Il bosco: non raggiunto dalla guerra e dal suo tumulto, se non per qualche isolato duello di cavalieri, che s'incontrano e si scontrano per poi dileguarsi velocemente.
“Cominciâr quivi una crudel battaglia,
come a piè si trovâr, coi brandi ignudi:
non che le piastre e la minuta maglia,
ma ai colpi lor non reggerian gl’incudi”.
(C. I, 17)
Attraverso il bosco fugge Angelica, in sella al suo cavallo:
“La donna il palafreno a dietro volta,
e per la selva a tutta briglia il caccia;
né per la rara più che per la folta,
la più sicura e miglior via procaccia:
ma pallida, tremando, e di sé tolta,
lascia cura al destrier che la via faccia”.
(C. I, 13)
E nel bosco vagano i guerrieri, cercandola.
La selva di Ariosto è continuamente percorsa dai personaggi, in modo che incontri e fughe corrispondano all’intreccio creato dall’autore.
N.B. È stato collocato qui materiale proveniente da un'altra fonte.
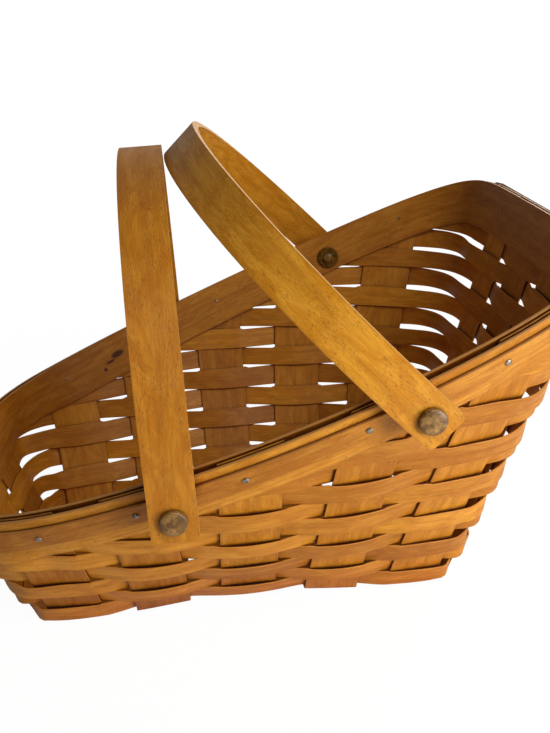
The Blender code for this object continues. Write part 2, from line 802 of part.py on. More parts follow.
def make_slat():
    """The flat slat across the outside of the deep end, leaning with the bands, with rounded corners."""
    drop = TRIM_DROP + TRIM_WIDTH / 2
    z = rim_height(0.0) - drop
    normal = wall_normal(0.0, z)
    rise = Vector((0.0, 1.0, 0.0)).cross(normal) * -1.0
    foot = on_wall(0.0, z, TRIM_OUTER_FACE + TACK_HEAD_HEIGHT + 2 * GAP)
    top = (rim_height(0.0) + SLAT_RISE - foot.z) / rise.z
    maker = bmesh.new()
    half = SLAT_LENGTH / 2
    corners = []
    for y, up in ((-half, top - SLAT_HEIGHT), (half, top - SLAT_HEIGHT), (half, top), (-half, top)):
        corners.append(maker.verts.new(foot + rise * up + Vector((0.0, y, 0.0))))
    maker.faces.new(corners)
    bmesh.ops.bevel(
        maker, geom=list(maker.verts), offset=SLAT_CORNER, segments=4, profile=0.5,
        affect="VERTICES", material=-1,
    )
    face = maker.faces[:][0]
    grown = bmesh.ops.extrude_face_region(maker, geom=[face])
    moved = [item for item in grown["geom"] if isinstance(item, bmesh.types.BMVert)]
    bmesh.ops.translate(maker, verts=moved, vec=normal * SLAT_THICK)
    slat = new_object("end_slat", maker, "maple_slat")
    for number, y in enumerate((-SLAT_TACK_SPACING / 2, SLAT_TACK_SPACING / 2)):
        seat = foot + normal * SLAT_THICK + Vector((0.0, y, 0.0))
        maker = turned(
            [(0.0, -SLAT_THICK), (TACK_SHANK_RADIUS, -SLAT_THICK)] + tack_profile()[2:], TACK_SIDES
        )
        place_along(maker, seat + normal * GAP, normal)
        new_object(f"slat_tack_{number + 1}", maker, "tack_steel")
        cutter = bore(
            f"slat_bore_{number + 1}", seat, normal, TACK_SHANK_RADIUS + GAP, SLAT_THICK * 3, TACK_SIDES
        )
        cut(slat, cutter)
    return slat


def centre_lengthwise():
    """Moves everything along X so that the origin is below the middle of the whole object."""
    bpy.context.view_layer.update()
    graph = bpy.context.evaluated_depsgraph_get()
    ends = []
    for item in bpy.data.objects:
        if not item.hide_render:
            made = item.evaluated_get(graph)
            ends += [(made.matrix_world @ Vector(corner)).x for corner in made.bound_box]
    middle = (min(ends) + max(ends)) / 2
    for item in bpy.data.objects:
        item.location.x -= middle


def main():
    for item in list(bpy.data.objects):
        bpy.data.objects.remove(item, do_unlink=True)
    for index in range(CROSS_COUNT):
        make_cross_splint(index)
    for index in range(LONG_COUNT):
        make_long_splint(index)
    weavers = [make_weaver(row) for row in range(ROW_COUNT)]
    angles = band_angles()
    inner_band = make_band("inner_band", -BAND_OFFSET, BAND_THICK, 0.0, BAND_DROP, angles, "maple_band")
    outer_band = make_band("outer_band", BAND_OFFSET, BAND_THICK, 0.0, BAND_DROP, angles, "maple_band")
    trim = make_band("trim_strip", TRIM_OFFSET, TRIM_THICK, TRIM_DROP, TRIM_WIDTH, angles, "maple_band")
    for name, seat, direction in tack_places():
        make_tack(name, seat, direction)
        cutter = bore(f"{name}_bore", seat, direction, TACK_SHANK_RADIUS + GAP, 0.012, TACK_SIDES)
        cut(outer_band, cutter)
        cut(trim, cutter)
    front, back = (Vector((x, 0.0, rim_top(x) - PIVOT_DROP)) for x in (FRONT_PIVOT_X, BACK_PIVOT_X))
    for name, pivot, tilt, fall in (
        ("front", front, FRONT_TILT, FRONT_FALL),
        ("back", back, resting_tilt(front, back), BACK_FALL),
    ):
        z = pivot.z
        half = swing_half(pivot, tilt, fall)
        handle = make_handle(f"{name}_handle", pivot, tilt, half)
        pierced = [handle, inner_band, outer_band, trim]
        for row, weaver in enumerate(weavers):
            low, high = row_heights(row)
            if low - WEAVE_OFFSET < z + RIVET_BORE_RADIUS and high + WEAVE_OFFSET > z - RIVET_BORE_RADIUS:
                pierced.append(weaver)
        for side in ("near", "far"):
            make_pivot(name, pivot, half, side, pierced)
    make_slat()
    centre_lengthwise()


main()
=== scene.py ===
"""Dresses the vegetable basket: woven splints, rim bands, bent handles, rivets, tacks and slat.

Everything is in metres. The basket's shapes are worked out in the frame of its base, whose origin
is below the middle of the base, and moved into the model's own frame when a piece is finished.
X runs from the shallow end to the deep end and the near side is -Y.
"""

import logging
import math
import random
from bisect import bisect_right
from dataclasses import dataclass
from enum import Enum
from typing import Callable, NamedTuple, Sequence

import bmesh
import bpy
from mathutils import Matrix, Vector

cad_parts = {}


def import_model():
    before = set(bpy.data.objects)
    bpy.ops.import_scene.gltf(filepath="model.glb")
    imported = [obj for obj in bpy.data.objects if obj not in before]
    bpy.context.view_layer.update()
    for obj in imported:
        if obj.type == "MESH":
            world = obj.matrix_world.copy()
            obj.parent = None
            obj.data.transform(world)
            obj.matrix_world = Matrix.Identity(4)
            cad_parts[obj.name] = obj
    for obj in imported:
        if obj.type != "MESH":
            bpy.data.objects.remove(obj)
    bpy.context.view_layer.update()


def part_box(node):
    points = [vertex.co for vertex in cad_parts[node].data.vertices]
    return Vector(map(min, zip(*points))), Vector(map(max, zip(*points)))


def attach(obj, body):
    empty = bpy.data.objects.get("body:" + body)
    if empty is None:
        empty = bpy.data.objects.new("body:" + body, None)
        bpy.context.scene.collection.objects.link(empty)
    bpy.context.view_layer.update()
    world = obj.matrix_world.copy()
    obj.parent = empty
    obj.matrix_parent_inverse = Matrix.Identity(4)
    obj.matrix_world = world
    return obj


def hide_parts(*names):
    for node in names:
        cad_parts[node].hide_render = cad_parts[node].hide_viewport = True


LOG = logging.getLogger("basket")
TURN = 2 * math.pi
MERGE = 1e-6
HALVINGS = 30
FRONT_RIVET_X = -0.0328

Socket = bpy.types.NodeSocket
Rows = list[list[Vector]]
Spot = tuple[Vector, Vector, float, float]


class Slot(Enum):
    """The record's material slots."""

    SPLINT = "maple_splint"
    BAND = "maple_band"
    HANDLE = "maple_handle"
    SLAT = "maple_slat"
    TACK = "tack_steel"
    RIVET = "rivet_head"
    WASHER = "washer_brass"


class Side(Enum):
    """The four walls, in the order that a strip of weaving meets them."""

    NEAR = "near"
    DEEP = "deep"
    FAR = "far"
    SHALLOW = "shallow"


class Sweep(NamedTuple):
    """A wall's range: the axis along it, the plan angles of its ends, and which way a shift counts."""

    axis: int
    low: float
    high: float
    sign: float


SWEEPS = {
    Side.NEAR: Sweep(0, -math.pi, 0.0, 1.0),
    Side.DEEP: Sweep(1, -math.pi / 2, math.pi / 2, 1.0),
    Side.FAR: Sweep(0, math.pi, 0.0, -1.0),
    Side.SHALLOW: Sweep(1, 1.5 * math.pi, 0.5 * math.pi, -1.0),
}


class Fade(NamedTuple):
    """A smooth change from a start, at a low value, to an end, at a high one."""

    low: float
    high: float
    start: float = 0.0
    end: float = 1.0


SPOT_FADE = Fade(0.45, 1.0, 1.0, 0.0)


class Grain(NamedTuple):
    """A noise of the wood: waves per metre along and across the strip, and how fine and warped it is."""

    along: float
    across: float
    detail: float
    roughness: float = 0.5
    distortion: float = 0.0


def colour(code: str) -> tuple[float, float, float, float]:
    """Turns an sRGB hex code into Blender's linear colour.

    Args:
        code: Six hex digits.

    Returns:
        Red, green, blue and an alpha of 1.
    """
    channels = [int(code[i : i + 2], 16) / 255 for i in (0, 2, 4)]
    linear = [c / 12.92 if c <= 0.04045 else ((c + 0.055) / 1.055) ** 2.4 for c in channels]
    return (*linear, 1.0)


def smooth(share: float) -> float:
    """Eases a share from 0 to 1, level at both ends."""
    share = min(max(share, 0.0), 1.0)
    return share * share * (3 - 2 * share)


def solve(low: float, high: float, holds: Callable[[float], bool]) -> float:
    """Finds where a test that holds at one end of a span stops holding.

    Args:
        low: The end where the test holds.
        high: The other end.
        holds: The test.

    Returns:
        The value between the two where it stops.
    """
    for _ in range(HALVINGS):
        middle = (low + high) / 2
        if holds(middle):
            low = middle
        else:
            high = middle
    return (low + high) / 2


def distances(points: Sequence[Vector]) -> list[float]:
    """Measures how far along a line of points each of them is.

    Args:
        points: The line's points.

    Returns:
        Each point's distance from the first one.
    """
    found = [0.0]
    for first, second in zip(points, points[1:]):
        found.append(found[-1] + (second - first).length)
    return found


def mesh_object(name: str, maker: bmesh.types.BMesh) -> bpy.types.Object:
    """Turns a bmesh into an object in the scene.

    Args:
        name: The object's name.
        maker: The bmesh, which is freed.

    Returns:
        The object.
    """
    mesh = bpy.data.meshes.new(name)
    maker.to_mesh(mesh)
    maker.free()
    made = bpy.data.objects.new(name, mesh)
    bpy.context.scene.collection.objects.link(made)
    return made


def soften(piece: bpy.types.Object, width: float, segments: int, degrees: float) -> None:
    """Rounds a piece's edges.

    Args:
        piece: The piece.
        width: How wide each edge's rounding is.
        segments: Its steps.
        degrees: The angle from which an edge is rounded.
    """
    soft = piece.modifiers.new("Rounded edges", "BEVEL")
    soft.width = width
    soft.segments = segments
    soft.limit_method = "ANGLE"
    soft.angle_limit = math.radians(degrees)
    soft.harden_normals = True


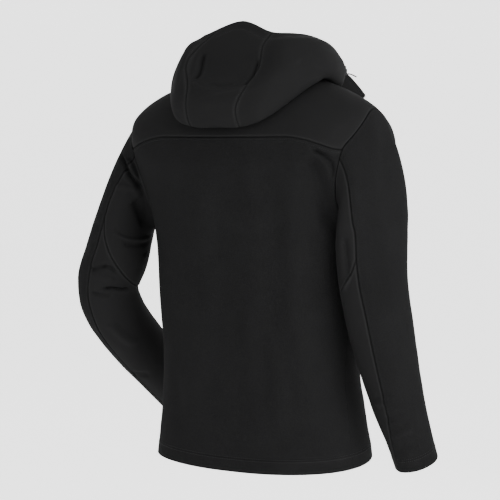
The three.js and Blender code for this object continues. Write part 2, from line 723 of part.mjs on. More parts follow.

I sentieri portano a un movimento non controllabile, a volte circolare, che fa spesso ritrovare i protagonisti al punto di partenza o privi del senso di direzione.
Il poeta accentua insomma il carattere del labirinto, trasformando la selva in metafora della realtà in preda al disordine e della pazzia dell’uomo che non sa dare un senso alla vita.
All’interno della selva c’è spazio anche per radure e rifugi, come la grotta amena, testimone dell’amore di Angelica e di Medoro, ma, nel contempo, anche causa della follia di Orlando:
“Varii gli effetti son, ma la pazzia
è tutt’una però che li fa uscire.
Gli è come una gran selva, ove la via
convien a forza, a chi vi va, fallire:
chi su, chi giù, chi qua, chi là travia”.